Review

Review | Dark City Omega by Elisabeth Stephens

Honestly, I don’t know how to articulate my experience reading this novel. I had so many diametrically opposed feelings about the two main characters, Echo and Adam, and the Omegaverse backdrop of Gatamora. I spent the whole book hating the main characters, the pacing, and the concept, but I also couldn’t stop reading.

My biggest issue was probably the pacing. I hated how suspense and anticipation was built up for big moments only to fall flat or have the storyline skip over the event entirely. There were times when I felt like I was missing a chapter because chunks of the story that were built up to be important by the characters were MIA like the reader was not privy to those moments. These really contributed to a disconnected feeling from the story and prevented me from really being able to get swept up in it.

I spent most of the book unable to decide if I liked Adam or not— and the same goes for Echo for the most part— because of the hot and cold way he treated Echo and other people in his life. There were moments when he made me swoon and others where he would be unfathomably disrespectful in a way that gave me the major ick. Even Echo swapped between being badass and weepy in a way that had me breaking my neck.

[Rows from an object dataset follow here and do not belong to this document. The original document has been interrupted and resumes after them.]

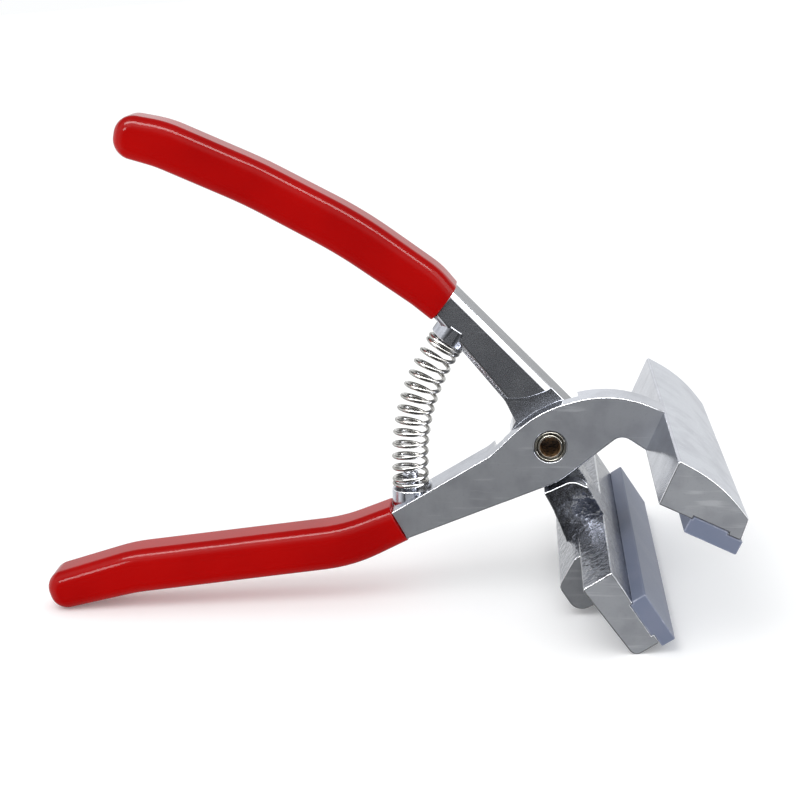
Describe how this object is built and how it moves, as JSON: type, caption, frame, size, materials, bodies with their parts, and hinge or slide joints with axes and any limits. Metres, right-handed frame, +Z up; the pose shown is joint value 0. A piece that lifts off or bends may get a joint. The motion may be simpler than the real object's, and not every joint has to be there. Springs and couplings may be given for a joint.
{
  "type": "canvas stretching pliers",
  "caption": "Hand pliers with two very wide padded jaws, a lap pivot on a hollow rivet, a coil return spring between the handles, and dipped grips.",
  "frame": {"origin": "on the pivot's axis, halfway through the two lapped levers", "axes": "+X towards the jaws, +Y along the pivot from the front lever to the rear lever, +Z up from the lower handle to the upper handle, with the pliers fully open"},
  "size_m": [0.2227, 0.12, 0.1628],
  "materials": {
    "casting": "bright plated die casting, satin on the broad faces and polished on the edges",
    "pad": "smooth slate blue resilient plastic",
    "grip": "glossy red dipped vinyl",
    "rivet": "nickel plated steel, dull in the hole",
    "washer": "nickel plated steel",
    "spring_wire": "bright nickel plated spring wire"
  },
  "bodies": {
    "front_body": {"front_lever": "casting", "upper_pad": "pad", "lower_grip": "grip", "pivot_rivet": "rivet", "front_washer": "washer", "rear_washer": "washer", "return_spring": "spring_wire"},
    "rear_body": {"rear_lever": "casting", "lower_pad": "pad", "upper_grip": "grip"}
  },
  "joints": [
    {"name": "squeeze", "type": "hinge", "parent": "front_body", "child": "rear_body", "pos_m": [0, 0, 0], "axis": [0, -1, 0], "range_deg": [0, 32], "stiffness_Nm_per_rad": 7.5, "springref_deg": -2.86, "deforming": ["return_spring"]}
  ]
}
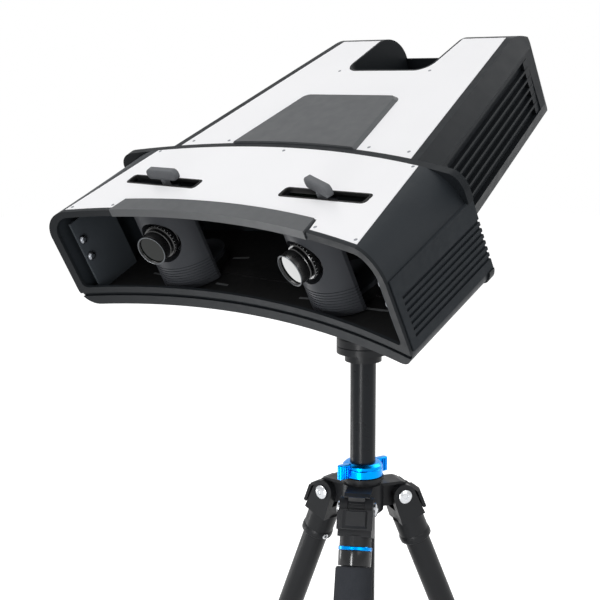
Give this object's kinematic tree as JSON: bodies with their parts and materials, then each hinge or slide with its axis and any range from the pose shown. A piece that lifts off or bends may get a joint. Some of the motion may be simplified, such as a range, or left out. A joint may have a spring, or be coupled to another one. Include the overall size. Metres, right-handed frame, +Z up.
{
  "type": "stereo 3D scanner on a tripod",
  "caption": "Structured-light stereo scanner with twin sliding cameras in a curved housing, tipped on a pan and tilt head over a three-legged column tripod.",
  "frame": {"origin": "on the floor, under the middle of the object's outer box", "axes": "+Z up, -Y the way the scanner looks, +X to the right of someone facing its lenses"},
  "size_m": [0.463, 0.4509, 0.9262],
  "materials": {
    "dark_plastic": "fine-grained moulded plastic",
    "grey_plastic": "fine-grained moulded plastic, a shade lighter",
    "white_plastic": "smooth satin panel",
    "grip_rubber": "soft ribbed rubber",
    "black_metal": "matt black paint",
    "lens_black": "black anodised",
    "lens_front": "coated glass in a black ring",
    "window_glass": "dark coated glass",
    "fan_plastic": "black moulded plastic",
    "board_green": "solder-masked board",
    "tripod_black": "semi-gloss black",
    "tripod_casting": "matt powder coat",
    "blue_metal": "blue anodised",
    "bolt_metal": "bright plated",
    "foam": "closed-cell foam",
    "foot_leg": "black tube with a rubber foot"
  },
  "bodies": {
    "spider": {"spider": "tripod_casting", "leg_bolts": "bolt_metal"},
    "collar": {"lock_collar": "blue_metal"},
    "column": {"column": "tripod_black", "head_base": "tripod_black"},
    "pan": {"pan_body": "tripod_black"},
    "pan_knob": {"pan_knob": "fan_plastic"},
    "tilt_knob": {"tilt_knob": "fan_plastic"},
    "scanner": {"front_shell_upper": "dark_plastic", "front_shell_lower": "dark_plastic", "front_rim": "dark_plastic", "rear_flange": "dark_plastic", "front_top_panel": "white_plastic", "brow_strip": "grey_plastic", "side_grips": "grip_rubber", "camera_tray": "black_metal", "end_brackets": "black_metal", "rear_cover": "dark_plastic", "rear_pan": "dark_plastic", "rear_top_panel": "white_plastic", "raised_cover": "grey_plastic", "louvre_grilles": "fan_plastic", "handle_recess": "dark_plastic", "rear_sockets": "fan_plastic", "projector_body": "black_metal", "projector_lens": "lens_black", "projector_window": "window_glass", "circuit_boards": "board_green", "fan_frame": "fan_plastic", "mounting_plate": "tripod_black", "tilt_cradle": "tripod_black"},
    "switch": {"power_switch": "fan_plastic"},
    "fan": {"fan_rotor": "fan_plastic"},
    "turret_left": {"camera_carriage_left": "black_metal", "camera_turret_left": "dark_plastic", "camera_left": "lens_black"},
    "iris_left": {"iris_ring_left": "lens_black"},
    "focus_left": {"focus_ring_left": "lens_black", "filter_ring_left": "lens_front"},
    "lever_left": {"slide_lever_left": "fan_plastic"},
    "turret_right": {"camera_carriage_right": "black_metal", "camera_turret_right": "dark_plastic", "camera_right": "lens_black"},
    "iris_right": {"iris_ring_right": "lens_black"},
    "focus_right": {"focus_ring_right": "lens_black", "filter_ring_right": "lens_front"},
    "lever_right": {"slide_lever_right": "fan_plastic"},
    "leg_1": {"leg_1": "tripod_casting", "foam_grip": "foam"},
    "tab_1": {"angle_tab_1": "tripod_casting"},
    "lock_1": {"twist_lock_1": "fan_plastic"},
    "lower_1": {"lower_leg_1": "foot_leg"},
    "leg_2": {"leg_2": "tripod_casting"},
    "tab_2": {"angle_tab_2": "tripod_casting"},
    "lock_2": {"twist_lock_2": "fan_plastic"},
    "lower_2": {"lower_leg_2": "foot_leg"},
    "leg_3": {"leg_3": "tripod_casting"},
    "tab_3": {"angle_tab_3": "tripod_casting"},
    "lock_3": {"twist_lock_3": "fan_plastic"},
    "lower_3": {"lower_leg_3": "foot_leg"}
  },
  "joints": [
    {"name": "column_slide", "type": "slide", "parent": "spider", "child": "column", "axis": [0, 0, 1], "range_m": [-0.1, 0.13]},
    {"name": "collar_twist", "type": "hinge", "parent": "spider", "child": "collar", "pos_m": [0, 0.02016, 0.46014], "axis": [0, 0, 1], "range_deg": [0, 60]},
    {"name": "pan", "type": "hinge", "parent": "column", "child": "pan", "pos_m": [0, 0.02016, 0.66444], "axis": [0, 0, 1], "continuous": true},
    {"name": "tilt", "type": "hinge", "parent": "pan", "child": "scanner", "pos_m": [0, 0.02016, 0.69844], "axis": [1, 0, 0], "range_deg": [-48, 32]},
    {"name": "tilt_knob_turn", "type": "hinge", "parent": "pan", "child": "tilt_knob", "pos_m": [-0.044, 0.02016, 0.69844], "axis": [-1, 0, 0], "range_deg": [0, 180]},
    {"name": "pan_knob_turn", "type": "hinge", "parent": "pan", "child": "pan_knob", "pos_m": [0, 0.05716, 0.65944], "axis": [0, 1, 0], "range_deg": [0, 180]},
    {"name": "fan_spin", "type": "hinge", "parent": "scanner", "child": "fan", "pos_m": [0.123, 0.02238, 0.79069], "axis": [0.9816, 0.1687, 0.0892], "continuous": true},
    {"name": "switch_rock", "type": "hinge", "parent": "scanner", "child": "switch", "pos_m": [0.051, 0.18302, 0.857], "axis": [0, -0.4676, 0.8839], "range_deg": [-10, 0]},
    {"name": "turret_slide_left", "type": "slide", "parent": "scanner", "child": "turret_left", "axis": [1, 0, 0], "range_m": [-0.047, 0.036]},
    {"name": "iris_turn_left", "type": "hinge", "parent": "turret_left", "child": "iris_left", "pos_m": [-0.10124, -0.16791, 0.72792], "axis": [0.1857, -0.8686, -0.4595], "range_deg": [-60, 60]},
    {"name": "focus_turn_left", "type": "hinge", "parent": "turret_left", "child": "focus_left", "pos_m": [-0.09929, -0.17703, 0.72309], "axis": [0.1857, -0.8686, -0.4595], "range_deg": [-150, 150]},
    {"name": "lever_turn_left", "type": "hinge", "parent": "turret_left", "child": "lever_left", "pos_m": [-0.107, -0.16343, 0.78459], "axis": [0, -0.4676, 0.8839], "range_deg": [-45, 45]},
    {"name": "turret_slide_right", "type": "slide", "parent": "scanner", "child": "turret_right", "axis": [1, 0, 0], "range_m": [-0.036, 0.047]},
    {"name": "iris_turn_right", "type": "hinge", "parent": "turret_right", "child": "iris_right", "pos_m": [0.10124, -0.16791, 0.72792], "axis": [-0.1857, -0.8686, -0.4595], "range_deg": [-60, 60]},
    {"name": "focus_turn_right", "type": "hinge", "parent": "turret_right", "child": "focus_right", "pos_m": [0.09929, -0.17703, 0.72309], "axis": [-0.1857, -0.8686, -0.4595], "range_deg": [-150, 150]},
    {"name": "lever_turn_right", "type": "hinge", "parent": "turret_right", "child": "lever_right", "pos_m": [0.107, -0.16343, 0.78459], "axis": [0, -0.4676, 0.8839], "range_deg": [-24, 66]},
    {"name": "leg_hinge_1", "type": "hinge", "parent": "spider", "child": "leg_1", "pos_m": [0.02373, -0.0157, 0.42964], "axis": [0.8339, 0.5519, 0], "range_deg": [0, 22.3]},
    {"name": "tab_slide_1", "type": "slide", "parent": "leg_1", "child": "tab_1", "axis": [0.5107, -0.7715, 0.3795], "range_m": [0, 0.006]},
    {"name": "lock_turn_1", "type": "hinge", "parent": "leg_1", "child": "lock_1", "pos_m": [0.09808, -0.12803, 0.10119], "axis": [-0.2094, 0.3164, 0.9252], "range_deg": [0, 60]},
    {"name": "lower_slide_1", "type": "slide", "parent": "leg_1", "child": "lower_1", "axis": [0.2094, -0.3164, -0.9252], "range_m": [0, 0.25]},
    {"name": "leg_hinge_2", "type": "hinge", "parent": "spider", "child": "leg_2", "pos_m": [0.01919, 0.05864, 0.42964], "axis": [-0.8949, 0.4462, 0], "range_deg": [0, 22.3]},
    {"name": "tab_slide_2", "type": "slide", "parent": "leg_2", "child": "tab_2", "axis": [0.4128, 0.828, 0.3795], "range_m": [0, 0.006]},
    {"name": "lock_turn_2", "type": "hinge", "parent": "leg_2", "child": "lock_2", "pos_m": [0.07929, 0.1792, 0.10119], "axis": [-0.1693, -0.3396, 0.9252], "range_deg": [0, 60]},
    {"name": "lower_slide_2", "type": "slide", "parent": "leg_2", "child": "lower_2", "axis": [0.1693, 0.3396, -0.9252], "range_m": [0, 0.25]},
    {"name": "leg_hinge_3", "type": "hinge", "parent": "spider", "child": "leg_3", "pos_m": [-0.04292, 0.01754, 0.42964], "axis": [0.061, -0.9981, 0], "range_deg": [0, 22.3]},
    {"name": "tab_slide_3", "type": "slide", "parent": "leg_3", "child": "tab_3", "axis": [-0.9235, -0.0565, 0.3795], "range_m": [0, 0.006]},
    {"name": "lock_turn_3", "type": "hinge", "parent": "leg_3", "child": "lock_3", "pos_m": [-0.17738, 0.00931, 0.10119], "axis": [0.3787, 0.0232, 0.9252], "range_deg": [0, 60]},
    {"name": "lower_slide_3", "type": "slide", "parent": "leg_3", "child": "lower_3", "axis": [-0.3787, -0.0232, -0.9252], "range_m": [0, 0.25]}
  ]
}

Overall, I thought the world-building was pretty interesting. While this isn’t the first Omegaverse work I’ve ever read, it is definitely the one that treats the concept in the most rudimentary way. It almost at some points feels like Omegaverse is used as a vehicle for modern-day misogyny despite the advanced way in which certain aspects of the world are described and with the controversy surrounding the trope, I think this just missed the mark entirely.

Two out of five stars.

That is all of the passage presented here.